Guaranteeing that the objects will not be permanently seized by the Nigerian government on their arrival in the country is one among the many issues that will need to be resolved before the art can travel. The museums’ directors have undertaken this restitution project because they recognize the need to repair the damage done by colonialism, but their efforts are complicated by their obligation to serve the local and global community of scholars and art lovers who rely upon these resources being more widely. The value to Nigeria and Benin of having their history and their culture represented in museums abroad is also an important consideration for the negotiators.
Speaking to The Guardian, John Picton, formerly the curator of the National Museum in Lagos, summed up the issue at hand: “The moral case is indisputable. Those antiquities were lifted from Benin City and you can argue that they ought to go back. On the other hand, the rival story is that it is part of world art history and you do not want to take away African antiquity from somewhere like the museums in Paris or London, because that leaves Africa without its proper record of antiquity.”

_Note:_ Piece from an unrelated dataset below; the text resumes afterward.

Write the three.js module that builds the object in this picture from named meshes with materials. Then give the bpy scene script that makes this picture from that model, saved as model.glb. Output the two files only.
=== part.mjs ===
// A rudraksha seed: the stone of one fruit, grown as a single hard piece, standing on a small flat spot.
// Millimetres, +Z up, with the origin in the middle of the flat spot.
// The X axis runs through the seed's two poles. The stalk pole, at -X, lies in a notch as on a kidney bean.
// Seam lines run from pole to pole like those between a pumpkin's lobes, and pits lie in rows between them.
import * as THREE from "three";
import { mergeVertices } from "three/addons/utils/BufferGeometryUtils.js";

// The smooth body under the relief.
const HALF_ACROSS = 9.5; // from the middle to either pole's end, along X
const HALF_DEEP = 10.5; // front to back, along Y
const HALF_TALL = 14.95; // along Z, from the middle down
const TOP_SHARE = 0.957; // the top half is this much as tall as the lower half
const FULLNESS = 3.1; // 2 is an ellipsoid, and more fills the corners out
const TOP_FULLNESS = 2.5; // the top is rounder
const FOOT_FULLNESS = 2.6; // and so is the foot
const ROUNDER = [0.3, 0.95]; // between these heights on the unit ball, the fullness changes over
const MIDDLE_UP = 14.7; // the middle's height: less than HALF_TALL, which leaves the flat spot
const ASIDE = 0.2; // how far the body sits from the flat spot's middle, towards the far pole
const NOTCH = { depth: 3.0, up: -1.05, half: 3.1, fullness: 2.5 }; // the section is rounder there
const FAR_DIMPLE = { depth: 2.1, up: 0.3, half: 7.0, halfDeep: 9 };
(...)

The ongoing negotiations between African and European museums and leaders are an extension of the diplomatic work done by the artifacts themselves. These nations, once hostile combatants, are now able to engage in talks at the highest levels, even sending their executives on visits. The African artifacts once seized as booty or curiosities by colonial troops are now treasured and respected not just by the descendants of their original owners, but by the institutions in host nations, as well. Artworks can be both effective teachers of cultural understanding and symbols of identity. Nigerian, Ethiopian, and Beninese communities in London and Paris benefit from access to their cultural heritage, just as much as other citizens benefit from the learning opportunities these artifacts offer. Restitution and loan programs such as those proposed by Macron, which balance justice for African cultural property claims against the need for international access to art, are a positive step forward.